Cryopreservation allows long-term storage of embryos and sperm, providing a convenient way to preserve, protect and transport mouse lines for use in research. Here at MRC Harwell we have extensive experience of using cryopreservation techniques. By providing this course we aim to share our expertise with the wider scientific community.
The course runs over a period of three and a half days, this year from Monday 10 to Thursday 13 March, and is worth ten continuing professional development (CPD) points. It is led by MRC Harwell’s Frozen Embryo and Sperm Archive (FESA), part of the European Mutant Mouse Archive (EMMA), a collective effort by centres all across Europe to create a genetic archive for use by the international scientific community.
On Monday, the participants learnt how to freeze sperm in liquid nitrogen using plastic semen straws. While embryos can be stored ready to use, sperm cryopreservation has the advantage that, as long as you have enough oocytes for fertilisation, you can potentially recover over a thousand mice from the sperm of just one male.
Tuesday was all about embryo cryopreservation.

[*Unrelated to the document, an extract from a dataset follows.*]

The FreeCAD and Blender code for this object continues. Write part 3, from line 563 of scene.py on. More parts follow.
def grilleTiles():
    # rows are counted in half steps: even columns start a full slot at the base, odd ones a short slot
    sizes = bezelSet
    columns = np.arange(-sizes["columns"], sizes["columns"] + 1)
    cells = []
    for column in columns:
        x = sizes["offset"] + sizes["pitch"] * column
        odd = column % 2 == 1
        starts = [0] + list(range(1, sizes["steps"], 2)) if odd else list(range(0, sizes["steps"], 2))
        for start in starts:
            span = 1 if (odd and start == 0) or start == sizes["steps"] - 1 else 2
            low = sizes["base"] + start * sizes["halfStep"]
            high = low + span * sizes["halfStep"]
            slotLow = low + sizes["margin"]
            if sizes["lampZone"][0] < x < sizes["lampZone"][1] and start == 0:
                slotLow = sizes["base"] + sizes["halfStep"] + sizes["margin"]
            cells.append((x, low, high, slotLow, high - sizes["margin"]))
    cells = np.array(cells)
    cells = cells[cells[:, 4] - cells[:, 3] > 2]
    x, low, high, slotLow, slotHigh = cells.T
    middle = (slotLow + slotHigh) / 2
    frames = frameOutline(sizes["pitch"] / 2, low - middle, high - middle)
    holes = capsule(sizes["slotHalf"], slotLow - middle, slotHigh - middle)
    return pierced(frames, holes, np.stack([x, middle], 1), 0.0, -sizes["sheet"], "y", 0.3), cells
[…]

The embryos were harvested, loaded into straws and frozen in the morning, and after lunch the group learnt how to thaw them out again. At the end of the day, everyone had the chance to get to know each other a little better at the course dinner.

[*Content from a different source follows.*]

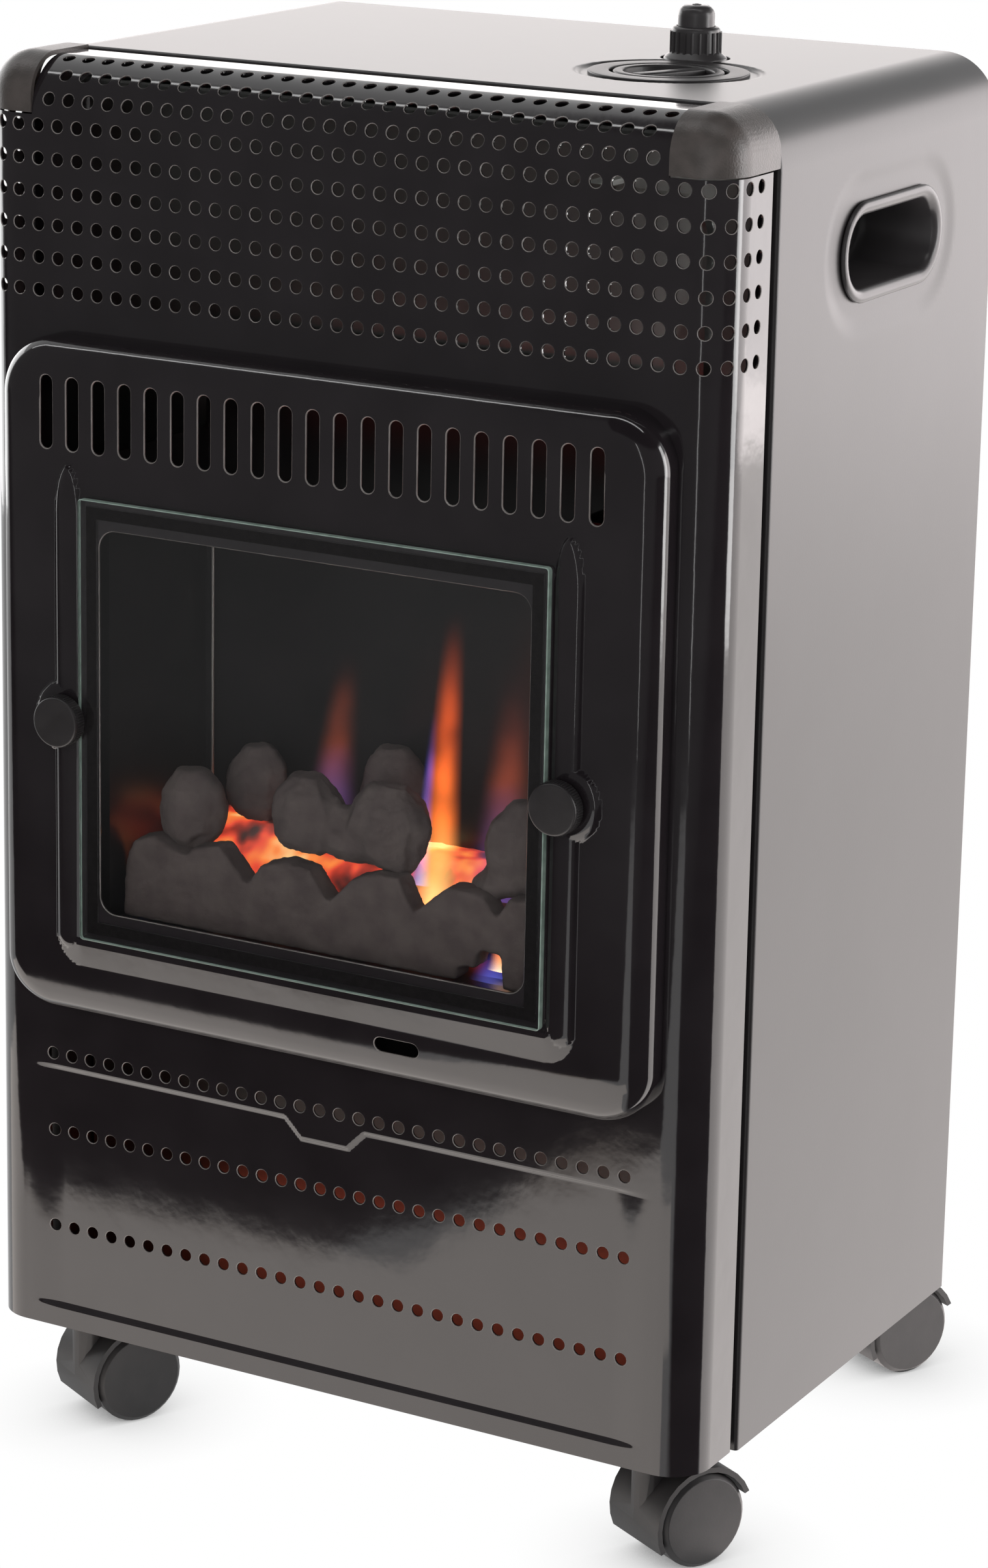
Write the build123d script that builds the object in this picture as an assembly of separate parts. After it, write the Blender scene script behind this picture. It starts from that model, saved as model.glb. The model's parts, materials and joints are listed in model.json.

The final day and a half of the course was set aside to give participants experience of a straightforward and robust in vitro fertilisation (IVF) procedure, with a demonstration of how these embryos can then be transferred into recipient females to establish a new pregnancy. The course concluded with a final review and recap.
In this way, the course allowed participants to gain experience of the entire process, from harvesting the embryos and sperm, to conducting IVF and transferring embryos into the female mouse. After a productive and enjoyable few days, they left fully equipped to put their newly acquired skills to use.